In the records below, begin at the line that has "SHOOTS.forEach((shoot, index) =>" and stop after the line that has "imported = [obj"; quote those lines verbatim and nothing more.
[Start of Provided material]
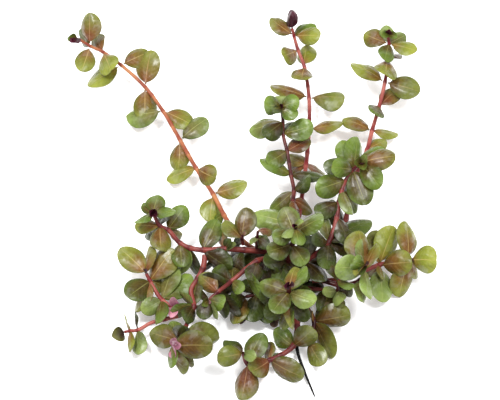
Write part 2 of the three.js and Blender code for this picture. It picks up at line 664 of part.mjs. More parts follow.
// All stems come before any leaf, so that a leaf is cut by a stem and never the other way round
const stems = SHOOTS.map((shoot) => {
  const solid = mainBody(keepClear(stemSolid(shoot.route, shoot.radius, 0), shoot.name));
  taken.push({ owner: shoot.name, solid: stemSolid(shoot.route, shoot.radius, GAP) });
  return solid;
});

SHOOTS.forEach((shoot, index) => {
  let whole = stems[index];
  for (const leaf of shoot.fused) {
    const small = leaf[6] <= SMALL_LENGTH || leaf[5] === "dark";
    const options = { offset: 0, sections: small ? SMALL_SECTIONS : FUSED_SECTIONS };
    whole = whole.add(keepClear(leafSolid(shoot, leaf, { ...options, grow: 0 }), shoot.name));
    taken.push({ owner: shoot.name, solid: leafSolid(shoot, leaf, { ...options, grow: GAP }) });
  }
  plant.add(meshOf(`${shoot.name}_stem`, mainBody(whole), shoot.colour, ROUGHNESS.stem));
  shoot.grown.forEach((leaf, number) => {
    const name = `${shoot.name}_leaf_${String(number + 1).padStart(2, "0")}`;
    const offset = shoot.radius[0] + GAP;
    const options = { offset, sections: GROWN_SECTIONS };
    const solid = leafSolid(shoot, leaf, { ...options, grow: 0 });
    const grown = leafSolid(shoot, leaf, { ...options, grow: GAP });
    addPiece(name, solid, grown, leaf[5], ROUGHNESS.leaf, name);
  });
});

// The origin is under the middle of the whole plant
const size = new THREE.Box3().setFromObject(plant);
const middle = size.getCenter(new THREE.Vector3());
plant.position.set(-middle.x, -middle.y, 0);

export default plant;
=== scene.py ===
import math
import random
from collections import namedtuple
from functools import partial

import bpy
import numpy as np
from mathutils import Color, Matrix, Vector


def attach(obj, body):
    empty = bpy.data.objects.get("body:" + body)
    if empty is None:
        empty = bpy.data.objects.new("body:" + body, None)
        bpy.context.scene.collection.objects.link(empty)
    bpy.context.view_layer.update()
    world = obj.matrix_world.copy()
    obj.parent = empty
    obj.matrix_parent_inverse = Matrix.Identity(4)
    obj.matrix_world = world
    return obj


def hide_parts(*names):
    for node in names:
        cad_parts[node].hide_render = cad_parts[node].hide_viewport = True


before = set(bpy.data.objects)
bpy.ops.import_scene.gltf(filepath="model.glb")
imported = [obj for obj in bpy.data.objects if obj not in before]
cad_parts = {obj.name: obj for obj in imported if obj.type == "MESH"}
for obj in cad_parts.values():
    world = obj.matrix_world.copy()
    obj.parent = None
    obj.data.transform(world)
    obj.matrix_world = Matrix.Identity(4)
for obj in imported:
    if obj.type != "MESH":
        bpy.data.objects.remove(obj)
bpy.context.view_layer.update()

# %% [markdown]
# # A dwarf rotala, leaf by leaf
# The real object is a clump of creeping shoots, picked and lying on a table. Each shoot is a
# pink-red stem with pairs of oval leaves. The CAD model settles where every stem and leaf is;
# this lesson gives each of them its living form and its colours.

MM = 0.001
LEAF_SEED = 7
rng = random.Random(LEAF_SEED)

# %% [markdown]
# ## The picture plane
# The plant is known from one picture that looks down on it. A place is written as millimetres
# to the right and up in that picture, with the height above the table as the third value. One
# function turns the three values into a point in space. The other way would be to model in
# plain X, Y and Z, but then no leaf could be set against the picture directly.

# %% The picture plane
VIEW_ELEVATION = math.radians(60)
VIEW_DISTANCE = 1400
RIGHT = Vector((1, 0, 0))
UP = Vector((0, math.sin(VIEW_ELEVATION), math.cos(VIEW_ELEVATION)))
TO_VIEWER = Vector((0, -math.cos(VIEW_ELEVATION), math.sin(VIEW_ELEVATION)))
CROWN_PLACE = (17.5, -37.5, 0)


def seen_at(across, up, height):
    eye = TO_VIEWER * VIEW_DISTANCE
    seen = RIGHT * across + UP * up
    share = (height - eye.z) / (seen.z - eye.z)
    return eye.lerp(seen, share)


# %% [markdown]
# The CAD model is centred on its own box, so the picture plane is shifted by the same amount.
# The highest point of the CAD rootstock gives the shift, because it stands over CROWN_PLACE.

# %% Where the picture plane lies in the frame
crown_top = max((v.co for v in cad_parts["crown"].data.vertices), key=lambda co: co.z)
SHIFT = crown_top / MM - seen_at(*CROWN_PLACE)
SHIFT.z = 0
print("picture plane shifted by", [round(v, 2) for v in SHIFT])


def place(point):
    return seen_at(*point) + SHIFT


# %% [markdown]
# ## The shoots
# A leaf is (route point, across, up, seen width, tone, length): across and up lead from the
# stem to the leaf's tip in the picture. The width is positive for a tip nearer the viewer than
# the stem and negative for one further away. A leaf without a length is LEAF_LENGTH long. A
# list given one by one fits here, because a living plant follows no formula. Grown leaves are
# pieces of their own, and the fused or the low ones of a shoot form one piece. The value after
# the colour makes a shoot's leaves paler and less flushed, or darker below 0.

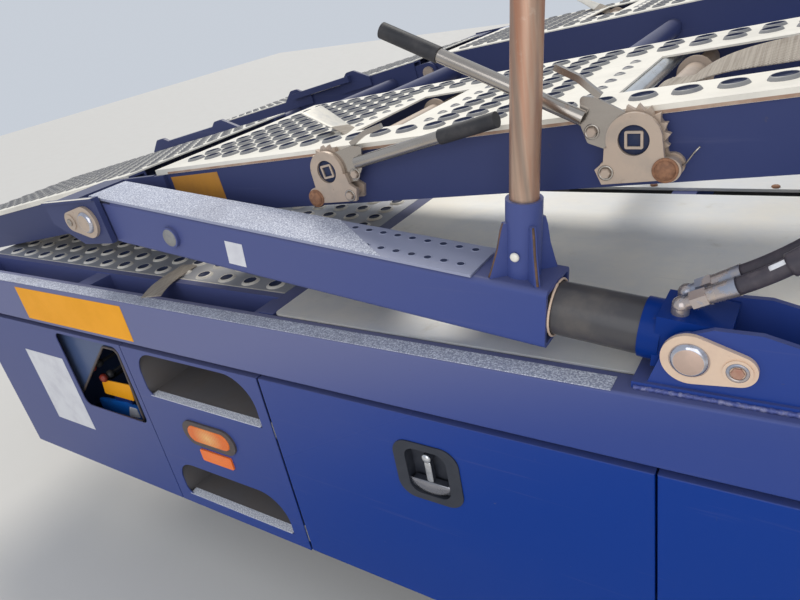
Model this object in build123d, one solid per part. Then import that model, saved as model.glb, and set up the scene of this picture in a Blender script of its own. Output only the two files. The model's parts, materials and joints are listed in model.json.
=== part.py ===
from build123d import *
import os
from math import atan2, cos, degrees, hypot, radians, sin

# Loading bay section of a two-deck vehicle transporter body, in millimetres.
# +X runs along the vehicle, +Z is up, and Y = 0 is the vehicle's centre plane.
# The near side is at -Y. The origin is the middle of the chassis bolt pattern.

# Overall frame of the section
half_width = 1296
section_left = -1580
section_right = 1650
skirt_bottom = -514
seam = 13

# Lower deck, crossmembers and chassis runners, stacked from the bolt face up
runner_height = 105
runner_flange = 80
runner_wall = 8
runner_outer = 432
mount_hole = 18
mount_pitch_x = 240
mount_edge = 40
crossmember_height = 96
crossmember_width = 60
crossmember_wall = 5
crossmember_places = (-900, -180, 560, 1100)
deck_thickness = 5
deck_top = runner_height + crossmember_height + deck_thickness

# Sills
sill_width = 58
sill_height = 137
sill_wall = 5
sill_radius = 6

# Lower deck plates, as distances in from the skirt's outer face
smooth_left = -146
smooth_right = 1644
smooth_inset = 62
smooth_far = 886
plate_corner = 14
well_edge = 130
well_beam = 21
cross_bar_width = 44
cover_gap = 40
cover_thickness = 8

# Skirt
panel_wall = 3
panel_return = 22
panel_lip = 50
door_gap = 4
step_left = -733
door_left = -198
door_width = 900
door_count = 2
window_left = -1076
window_width = 321
window_height = 273
window_drop = 10
window_radius = 26

# Steps in the skirt
tread_depth = 190
tread_wall = 3
cut_radius = 74
cut_foot = 30
cut_round = 92
upper_cut_left = -682
upper_cut_width = 446
upper_cut_top = 46
upper_cut_height = 147
lower_cut_left = -689
lower_cut_width = 438
lower_cut_top = -343
lower_cut_height = 131

# Marker lamp and reflector on the step panel
lamp_x = -472
lamp_z = -195
lamp_length = 165
lamp_height = 57
grommet_length = 207
grommet_height = 84
lamp_proud = 9
reflector_z = -272
reflector_length = 125
reflector_height = 41
reflector_proud = 5

# Lockers and their drop-down doors
locker_front = 40
locker_depth = 430
locker_wall = 3
door_depth = 24
hinge_inset = 16
hinge_lift = 10
hinge_pin = 8
hinge_tube = 14
hinge_clear = 0.3
knuckle_length = 60
latch_drop = 146
latch_from_left = 444.5
latch_width = 158
latch_height = 155
latch_cup_width = 100
latch_cup_height = 121
latch_cup_depth = 26
latch_wall = 2
latch_bar = 98.5
latch_bar_height = 24
latch_bar_drop = 37
latch_stem_width = 16
latch_stem_length = 74
latch_hub = 11

# Control box behind the window
box_left = -1235
box_right = -740
box_low = -335
box_front = 25
box_depth = 240
box_wall = 3
port_outline = ((-868, 16), (-800, 16), (-812, -250), (-1128, -262), (-1140, -225))
port_radius = 20
valve_spools = ((-1050, -112), (-1010, -146), (-1050, -182), (-1010, -216))
lever_radius = 6
knob_radius = 14
knob_inset = 78

# Lift linkage: foot pin, knuckle and deck hinge in the side view
foot_x = 744
foot_z = 273.5
foot_inset = 84
knuckle_x = -650
knuckle_z = 427.5
deck_hinge_x = 1600
deck_hinge_z = 616
arm_tilt = degrees(atan2(knuckle_z - foot_z, foot_x - knuckle_x))
arm_length = hypot(knuckle_z - foot_z, foot_x - knuckle_x)
deck_tilt = degrees(atan2(deck_hinge_z - knuckle_z, deck_hinge_x - knuckle_x))
deck_length = hypot(deck_hinge_z - knuckle_z, deck_hinge_x - knuckle_x)
flap_tilt = 9.5

# Foot bracket and its flagged pin
bracket_wall = 10
bracket_gap = 96
bracket_radius = 38
bracket_top = 50
bracket_reach = 430
bracket_base = 12
pin_radius = 25
pin_face_radius = 28
pin_clear = 0.3
keeper_length = 132
keeper_width = 82
keeper_tail = 26
keeper_wall = 8
keeper_washer = 20
washer_wall = 3
keeper_angle = -7
knuckle_keeper_angle = 176

# Cylinder
barrel_radius = 46
barrel_wall = 8
barrel_start = 62
barrel_end = 1000
cap_radius = 49
cap_start = 48
cap_end = 80
lug_width = 90
port_block_reach = 46
port_block_top = 49
elbow_back = 28
elbow_rise = 14
fitting_angle = 34
nut_start = 18
nut_length = 24
nut_width = 15
ferrule_length = 42
ferrule_end = 84

# Two hoses a side from the ports back to the deck: X, Z and the shift inboard at each point
hose_radius = 13
hose_spread = 21
hose_lead = 70
hose_route = ((962, 508, 10), (1150, 512, 34), (1290, 372, 44), (1290, 210, 44))
gland_radius = 19
gland_height = 14

# Arm
arm_size = 110
arm_wall = 8
arm_radius = 12
arm_start = 223
arm_end = 1325
cheek_wall = 15
eye_radius = 48
eye_clear = 8
boss_at = 1118
boss_radius = 25
boss_proud = 9
walk_start = 357
walk_end = 1400
walk_plate = 5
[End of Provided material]
Output>
SHOOTS.forEach((shoot, index) => {
  let whole = stems[index];
  for (const leaf of shoot.fused) {
    const small = leaf[6] <= SMALL_LENGTH || leaf[5] === "dark";
    const options = { offset: 0, sections: small ? SMALL_SECTIONS : FUSED_SECTIONS };
    whole = whole.add(keepClear(leafSolid(shoot, leaf, { ...options, grow: 0 }), shoot.name));
    taken.push({ owner: shoot.name, solid: leafSolid(shoot, leaf, { ...options, grow: GAP }) });
  }
  plant.add(meshOf(`${shoot.name}_stem`, mainBody(whole), shoot.colour, ROUGHNESS.stem));
  shoot.grown.forEach((leaf, number) => {
    const name = `${shoot.name}_leaf_${String(number + 1).padStart(2, "0")}`;
    const offset = shoot.radius[0] + GAP;
    const options = { offset, sections: GROWN_SECTIONS };
    const solid = leafSolid(shoot, leaf, { ...options, grow: 0 });
    const grown = leafSolid(shoot, leaf, { ...options, grow: GAP });
    addPiece(name, solid, grown, leaf[5], ROUGHNESS.leaf, name);
  });
});

// The origin is under the middle of the whole plant
const size = new THREE.Box3().setFromObject(plant);
const middle = size.getCenter(new THREE.Vector3());
plant.position.set(-middle.x, -middle.y, 0);

export default plant;
=== scene.py ===
import math
import random
from collections import namedtuple
from functools import partial

import bpy
import numpy as np
from mathutils import Color, Matrix, Vector


def attach(obj, body):
    empty = bpy.data.objects.get("body:" + body)
    if empty is None:
        empty = bpy.data.objects.new("body:" + body, None)
        bpy.context.scene.collection.objects.link(empty)
    bpy.context.view_layer.update()
    world = obj.matrix_world.copy()
    obj.parent = empty
    obj.matrix_parent_inverse = Matrix.Identity(4)
    obj.matrix_world = world
    return obj


def hide_parts(*names):
    for node in names:
        cad_parts[node].hide_render = cad_parts[node].hide_viewport = True


before = set(bpy.data.objects)
bpy.ops.import_scene.gltf(filepath="model.glb")
imported = [obj for obj in bpy.data.objects if obj not in before]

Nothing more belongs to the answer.